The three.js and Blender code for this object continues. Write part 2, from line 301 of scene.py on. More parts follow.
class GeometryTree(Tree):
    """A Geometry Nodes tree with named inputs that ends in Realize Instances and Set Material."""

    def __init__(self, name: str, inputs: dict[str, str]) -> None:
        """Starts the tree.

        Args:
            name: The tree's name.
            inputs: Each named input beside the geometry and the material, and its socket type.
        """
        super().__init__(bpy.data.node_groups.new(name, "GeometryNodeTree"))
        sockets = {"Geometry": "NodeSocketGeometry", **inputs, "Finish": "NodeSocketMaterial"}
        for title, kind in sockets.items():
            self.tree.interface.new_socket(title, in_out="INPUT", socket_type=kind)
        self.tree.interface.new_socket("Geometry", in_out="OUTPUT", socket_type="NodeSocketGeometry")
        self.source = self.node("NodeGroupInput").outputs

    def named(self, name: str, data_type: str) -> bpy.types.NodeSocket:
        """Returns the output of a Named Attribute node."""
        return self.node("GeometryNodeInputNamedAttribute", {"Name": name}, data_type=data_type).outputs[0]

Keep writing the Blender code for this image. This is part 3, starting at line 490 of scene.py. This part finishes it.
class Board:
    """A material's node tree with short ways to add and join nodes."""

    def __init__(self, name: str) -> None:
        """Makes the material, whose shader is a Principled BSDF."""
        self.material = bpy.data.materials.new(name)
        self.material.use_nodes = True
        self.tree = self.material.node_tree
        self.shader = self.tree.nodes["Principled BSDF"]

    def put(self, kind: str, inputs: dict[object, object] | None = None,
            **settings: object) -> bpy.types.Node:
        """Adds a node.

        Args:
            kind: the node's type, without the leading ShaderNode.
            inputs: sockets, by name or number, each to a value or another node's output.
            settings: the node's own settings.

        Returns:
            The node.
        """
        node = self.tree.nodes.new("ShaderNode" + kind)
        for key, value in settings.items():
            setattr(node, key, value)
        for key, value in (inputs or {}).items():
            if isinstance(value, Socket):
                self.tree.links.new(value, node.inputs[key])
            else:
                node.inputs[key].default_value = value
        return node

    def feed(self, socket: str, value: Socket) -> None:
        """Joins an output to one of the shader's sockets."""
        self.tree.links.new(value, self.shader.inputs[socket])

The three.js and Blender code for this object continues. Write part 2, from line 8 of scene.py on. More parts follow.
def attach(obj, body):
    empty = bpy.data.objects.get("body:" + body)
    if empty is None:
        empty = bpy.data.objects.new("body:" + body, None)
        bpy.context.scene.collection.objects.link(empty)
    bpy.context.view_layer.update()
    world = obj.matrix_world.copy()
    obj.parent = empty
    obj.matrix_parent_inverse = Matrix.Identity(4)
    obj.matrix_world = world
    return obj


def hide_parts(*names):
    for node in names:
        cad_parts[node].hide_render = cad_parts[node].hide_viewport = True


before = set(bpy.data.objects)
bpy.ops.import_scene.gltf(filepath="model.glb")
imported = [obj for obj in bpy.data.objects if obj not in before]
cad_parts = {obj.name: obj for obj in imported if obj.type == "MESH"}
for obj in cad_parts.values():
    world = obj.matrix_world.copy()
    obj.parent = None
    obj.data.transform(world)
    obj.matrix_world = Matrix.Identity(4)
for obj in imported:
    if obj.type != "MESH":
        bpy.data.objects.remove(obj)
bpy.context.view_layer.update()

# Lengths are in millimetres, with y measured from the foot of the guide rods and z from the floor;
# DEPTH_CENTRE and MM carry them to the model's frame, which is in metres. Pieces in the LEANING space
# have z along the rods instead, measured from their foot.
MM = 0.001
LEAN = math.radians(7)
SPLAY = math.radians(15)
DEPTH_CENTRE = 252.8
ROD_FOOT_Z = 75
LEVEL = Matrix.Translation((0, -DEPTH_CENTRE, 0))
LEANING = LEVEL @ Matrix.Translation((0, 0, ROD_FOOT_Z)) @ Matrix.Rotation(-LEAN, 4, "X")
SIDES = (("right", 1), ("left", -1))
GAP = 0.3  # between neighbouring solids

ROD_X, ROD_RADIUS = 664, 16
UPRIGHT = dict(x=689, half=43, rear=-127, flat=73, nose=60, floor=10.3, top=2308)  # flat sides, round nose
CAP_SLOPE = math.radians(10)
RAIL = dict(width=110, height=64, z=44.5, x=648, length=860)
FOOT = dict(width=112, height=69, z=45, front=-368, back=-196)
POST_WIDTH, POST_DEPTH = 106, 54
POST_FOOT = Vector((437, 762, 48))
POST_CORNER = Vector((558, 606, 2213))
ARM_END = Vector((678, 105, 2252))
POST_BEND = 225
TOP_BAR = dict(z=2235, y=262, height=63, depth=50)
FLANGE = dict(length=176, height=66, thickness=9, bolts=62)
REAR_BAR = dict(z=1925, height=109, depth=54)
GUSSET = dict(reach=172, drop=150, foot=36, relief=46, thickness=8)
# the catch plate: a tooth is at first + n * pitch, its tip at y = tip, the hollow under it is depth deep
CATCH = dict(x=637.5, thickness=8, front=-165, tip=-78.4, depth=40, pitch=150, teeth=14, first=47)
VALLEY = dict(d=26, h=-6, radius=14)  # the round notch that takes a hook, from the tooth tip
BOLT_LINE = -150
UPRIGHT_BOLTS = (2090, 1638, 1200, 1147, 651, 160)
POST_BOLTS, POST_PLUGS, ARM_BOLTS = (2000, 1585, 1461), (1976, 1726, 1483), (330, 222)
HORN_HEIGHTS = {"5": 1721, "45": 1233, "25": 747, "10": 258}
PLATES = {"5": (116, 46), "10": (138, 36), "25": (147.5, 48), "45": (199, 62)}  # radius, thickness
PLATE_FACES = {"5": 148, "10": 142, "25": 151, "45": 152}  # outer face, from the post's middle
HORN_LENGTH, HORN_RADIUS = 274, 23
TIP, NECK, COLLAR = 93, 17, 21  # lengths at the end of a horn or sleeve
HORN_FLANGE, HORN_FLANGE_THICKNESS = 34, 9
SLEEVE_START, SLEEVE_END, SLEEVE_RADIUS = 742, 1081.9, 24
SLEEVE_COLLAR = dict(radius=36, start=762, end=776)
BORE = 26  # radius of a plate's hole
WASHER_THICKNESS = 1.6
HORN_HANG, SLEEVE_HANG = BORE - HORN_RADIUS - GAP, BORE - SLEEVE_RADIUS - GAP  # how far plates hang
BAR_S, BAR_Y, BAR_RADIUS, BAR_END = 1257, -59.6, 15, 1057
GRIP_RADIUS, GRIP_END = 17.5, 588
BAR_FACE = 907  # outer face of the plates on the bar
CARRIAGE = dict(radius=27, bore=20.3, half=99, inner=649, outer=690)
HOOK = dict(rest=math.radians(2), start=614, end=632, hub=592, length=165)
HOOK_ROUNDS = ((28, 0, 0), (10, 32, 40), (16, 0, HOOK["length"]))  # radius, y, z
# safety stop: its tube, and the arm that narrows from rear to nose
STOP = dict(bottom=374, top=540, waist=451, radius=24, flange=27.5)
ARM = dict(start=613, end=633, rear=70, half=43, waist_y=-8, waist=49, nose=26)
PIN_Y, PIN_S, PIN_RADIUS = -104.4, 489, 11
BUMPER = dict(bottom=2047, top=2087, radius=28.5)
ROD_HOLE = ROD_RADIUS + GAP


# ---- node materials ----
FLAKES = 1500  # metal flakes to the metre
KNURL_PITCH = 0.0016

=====

> Problem statement
Reproduce all of the entries word for word.

> Final result
The three.js and Blender code for this object continues. Write part 2, from line 301 of scene.py on. More parts follow.
class GeometryTree(Tree):
    """A Geometry Nodes tree with named inputs that ends in Realize Instances and Set Material."""

    def __init__(self, name: str, inputs: dict[str, str]) -> None:
        """Starts the tree.

        Args:
            name: The tree's name.
            inputs: Each named input beside the geometry and the material, and its socket type.
        """
        super().__init__(bpy.data.node_groups.new(name, "GeometryNodeTree"))
        sockets = {"Geometry": "NodeSocketGeometry", **inputs, "Finish": "NodeSocketMaterial"}
        for title, kind in sockets.items():
            self.tree.interface.new_socket(title, in_out="INPUT", socket_type=kind)
        self.tree.interface.new_socket("Geometry", in_out="OUTPUT", socket_type="NodeSocketGeometry")
        self.source = self.node("NodeGroupInput").outputs

    def named(self, name: str, data_type: str) -> bpy.types.NodeSocket:
        """Returns the output of a Named Attribute node."""
        return self.node("GeometryNodeInputNamedAttribute", {"Name": name}, data_type=data_type).outputs[0]

Keep writing the Blender code for this image. This is part 3, starting at line 490 of scene.py. This part finishes it.
class Board:
    """A material's node tree with short ways to add and join nodes."""

    def __init__(self, name: str) -> None:
        """Makes the material, whose shader is a Principled BSDF."""
        self.material = bpy.data.materials.new(name)
        self.material.use_nodes = True
        self.tree = self.material.node_tree
        self.shader = self.tree.nodes["Principled BSDF"]

    def put(self, kind: str, inputs: dict[object, object] | None = None,
            **settings: object) -> bpy.types.Node:
        """Adds a node.

        Args:
            kind: the node's type, without the leading ShaderNode.
            inputs: sockets, by name or number, each to a value or another node's output.
            settings: the node's own settings.

        Returns:
            The node.
        """
        node = self.tree.nodes.new("ShaderNode" + kind)
        for key, value in settings.items():
            setattr(node, key, value)
        for key, value in (inputs or {}).items():
            if isinstance(value, Socket):
                self.tree.links.new(value, node.inputs[key])
            else:
                node.inputs[key].default_value = value
        return node

    def feed(self, socket: str, value: Socket) -> None:
        """Joins an output to one of the shader's sockets."""
        self.tree.links.new(value, self.shader.inputs[socket])

The three.js and Blender code for this object continues. Write part 2, from line 8 of scene.py on. More parts follow.
def attach(obj, body):
    empty = bpy.data.objects.get("body:" + body)
    if empty is None:
        empty = bpy.data.objects.new("body:" + body, None)
        bpy.context.scene.collection.objects.link(empty)
    bpy.context.view_layer.update()
    world = obj.matrix_world.copy()
    obj.parent = empty
    obj.matrix_parent_inverse = Matrix.Identity(4)
    obj.matrix_world = world
    return obj


def hide_parts(*names):
    for node in names:
        cad_parts[node].hide_render = cad_parts[node].hide_viewport = True


before = set(bpy.data.objects)
bpy.ops.import_scene.gltf(filepath="model.glb")
imported = [obj for obj in bpy.data.objects if obj not in before]
cad_parts = {obj.name: obj for obj in imported if obj.type == "MESH"}
for obj in cad_parts.values():
    world = obj.matrix_world.copy()
    obj.parent = None
    obj.data.transform(world)
    obj.matrix_world = Matrix.Identity(4)
for obj in imported:
    if obj.type != "MESH":
        bpy.data.objects.remove(obj)
bpy.context.view_layer.update()

# Lengths are in millimetres, with y measured from the foot of the guide rods and z from the floor;
# DEPTH_CENTRE and MM carry them to the model's frame, which is in metres. Pieces in the LEANING space
# have z along the rods instead, measured from their foot.
MM = 0.001
LEAN = math.radians(7)
SPLAY = math.radians(15)
DEPTH_CENTRE = 252.8
ROD_FOOT_Z = 75
LEVEL = Matrix.Translation((0, -DEPTH_CENTRE, 0))
LEANING = LEVEL @ Matrix.Translation((0, 0, ROD_FOOT_Z)) @ Matrix.Rotation(-LEAN, 4, "X")
SIDES = (("right", 1), ("left", -1))
GAP = 0.3  # between neighbouring solids

ROD_X, ROD_RADIUS = 664, 16
UPRIGHT = dict(x=689, half=43, rear=-127, flat=73, nose=60, floor=10.3, top=2308)  # flat sides, round nose
CAP_SLOPE = math.radians(10)
RAIL = dict(width=110, height=64, z=44.5, x=648, length=860)
FOOT = dict(width=112, height=69, z=45, front=-368, back=-196)
POST_WIDTH, POST_DEPTH = 106, 54
POST_FOOT = Vector((437, 762, 48))
POST_CORNER = Vector((558, 606, 2213))
ARM_END = Vector((678, 105, 2252))
POST_BEND = 225
TOP_BAR = dict(z=2235, y=262, height=63, depth=50)
FLANGE = dict(length=176, height=66, thickness=9, bolts=62)
REAR_BAR = dict(z=1925, height=109, depth=54)
GUSSET = dict(reach=172, drop=150, foot=36, relief=46, thickness=8)
# the catch plate: a tooth is at first + n * pitch, its tip at y = tip, the hollow under it is depth deep
CATCH = dict(x=637.5, thickness=8, front=-165, tip=-78.4, depth=40, pitch=150, teeth=14, first=47)
VALLEY = dict(d=26, h=-6, radius=14)  # the round notch that takes a hook, from the tooth tip
BOLT_LINE = -150
UPRIGHT_BOLTS = (2090, 1638, 1200, 1147, 651, 160)
POST_BOLTS, POST_PLUGS, ARM_BOLTS = (2000, 1585, 1461), (1976, 1726, 1483), (330, 222)
HORN_HEIGHTS = {"5": 1721, "45": 1233, "25": 747, "10": 258}
PLATES = {"5": (116, 46), "10": (138, 36), "25": (147.5, 48), "45": (199, 62)}  # radius, thickness
PLATE_FACES = {"5": 148, "10": 142, "25": 151, "45": 152}  # outer face, from the post's middle
HORN_LENGTH, HORN_RADIUS = 274, 23
TIP, NECK, COLLAR = 93, 17, 21  # lengths at the end of a horn or sleeve
HORN_FLANGE, HORN_FLANGE_THICKNESS = 34, 9
SLEEVE_START, SLEEVE_END, SLEEVE_RADIUS = 742, 1081.9, 24
SLEEVE_COLLAR = dict(radius=36, start=762, end=776)
BORE = 26  # radius of a plate's hole
WASHER_THICKNESS = 1.6
HORN_HANG, SLEEVE_HANG = BORE - HORN_RADIUS - GAP, BORE - SLEEVE_RADIUS - GAP  # how far plates hang
BAR_S, BAR_Y, BAR_RADIUS, BAR_END = 1257, -59.6, 15, 1057
GRIP_RADIUS, GRIP_END = 17.5, 588
BAR_FACE = 907  # outer face of the plates on the bar
CARRIAGE = dict(radius=27, bore=20.3, half=99, inner=649, outer=690)
HOOK = dict(rest=math.radians(2), start=614, end=632, hub=592, length=165)
HOOK_ROUNDS = ((28, 0, 0), (10, 32, 40), (16, 0, HOOK["length"]))  # radius, y, z
# safety stop: its tube, and the arm that narrows from rear to nose
STOP = dict(bottom=374, top=540, waist=451, radius=24, flange=27.5)
ARM = dict(start=613, end=633, rear=70, half=43, waist_y=-8, waist=49, nose=26)
PIN_Y, PIN_S, PIN_RADIUS = -104.4, 489, 11
BUMPER = dict(bottom=2047, top=2087, radius=28.5)
ROD_HOLE = ROD_RADIUS + GAP


# ---- node materials ----
FLAKES = 1500  # metal flakes to the metre
KNURL_PITCH = 0.0016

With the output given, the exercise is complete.